Włochy: stoki narciarskie pozostają zamknięte do 5 marca
Stoki i wyciągi narciarskie we Włoszech pozostaną zamknięte mimo wcześniejszych zapowiedzi dotyczących ich otwarcia od połowy lutego. Minister zdrowia Roberto Speranza podpisał w niedzielę rozporządzenie zabraniające uprawiania amatorskiego narciarstwa do 5 marca.
Wcześniej doradzający rządowi komitet techniczno-naukowy wydał opinię, że obecna sytuacja epidemiczna w kraju nie pozwala na otwarcie infrastruktury narciarskiej.
Stoki i wyciągi planowano otwierać od poniedziałku w regionach znajdujących się w żółtej strefie mniejszego ryzyka zakażeń.
Podpisując decyzję zakazującą inauguracji sezonu, minister Speranza oświadczył, że rząd zobowiązuje się do jak najszybszych wypłat odszkodowań dla całej branży. Jej straty liczone są w miliardy euro.
W natychmiastowej reakcji na rozporządzenie szefa resortu zdrowia przedstawiciel Konferencji Regionów do spraw turystyki i hotelarstwa Daniele D'Amario oświadczył, że jest to "cios zadany w ostatniej chwili". Zapewnił, że sektor sportów zimowych zdążył się już przygotować do otwarcia zgodnie z regułami sanitarnymi.
"Nie powinniśmy otwierać wyciągów narciarskich"
Konsultant ministerstwa zdrowia w Rzymie Walter Ricciardi negatywnie wypowiadał się o możliwym otwarciu stoków i wyciągów. Przekonywał, że we Włoszech konieczny jest głęboki całkowity lockdown.
- To oczywiste, że stosowana dotąd strategia koegzystencji z wirusem jest nieskuteczna i skazuje nas na brak stabilizacji z poważną liczbą zmarłych każdego dnia - ocenił.

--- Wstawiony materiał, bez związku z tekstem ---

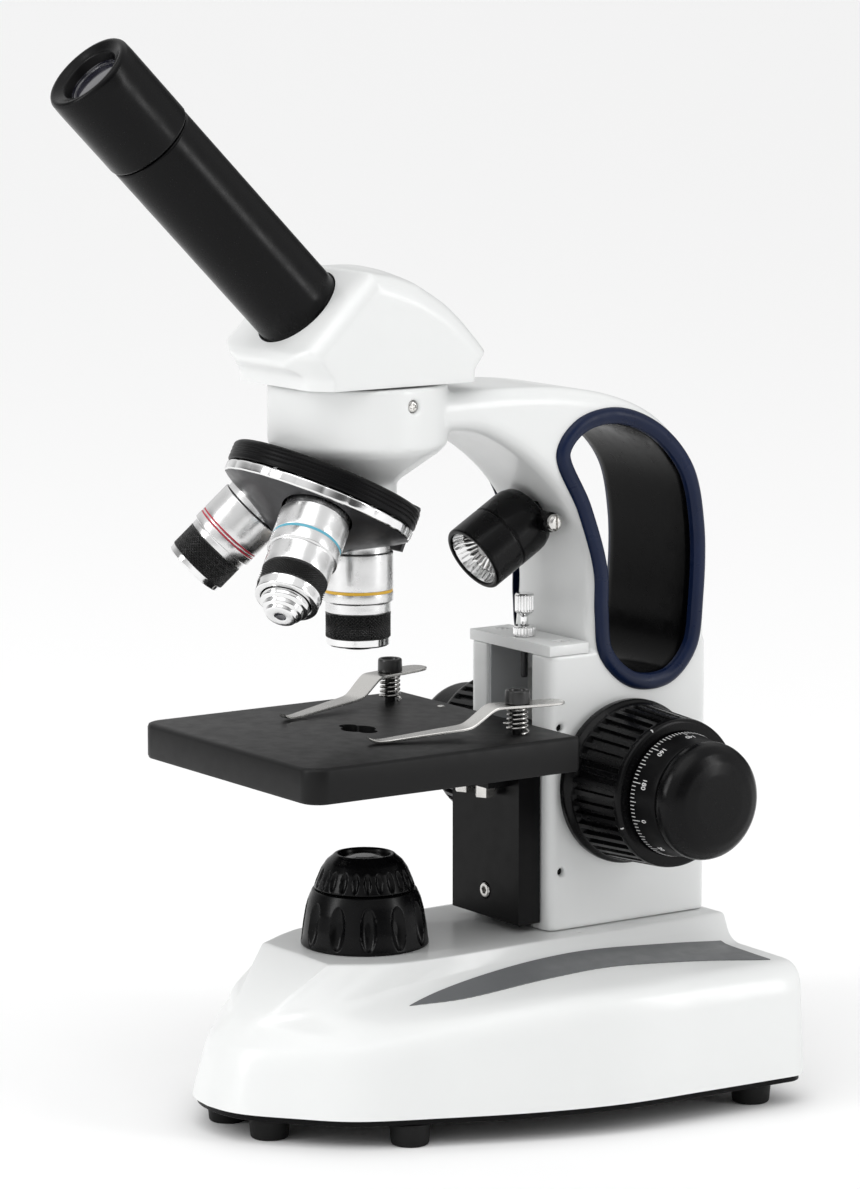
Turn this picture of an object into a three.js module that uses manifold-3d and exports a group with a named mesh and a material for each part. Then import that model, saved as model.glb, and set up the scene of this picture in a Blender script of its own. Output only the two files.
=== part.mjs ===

ZOBACZ: Ministerstwo rolnictwa: koronawirus wykryty u norek może przenosić się na ludzi i odwrotnie
Ponadto oświadczył, że w obecnej sytuacji pandemicznej nie można otwierać we Włoszech stoków narciarskich, co planowane jest na poniedziałek.
- Nie zapominajmy, że angielski wariant wirusa dotarł do Europy przez wyciągi górskie w Szwajcarii - dodał prof. Ricciardi.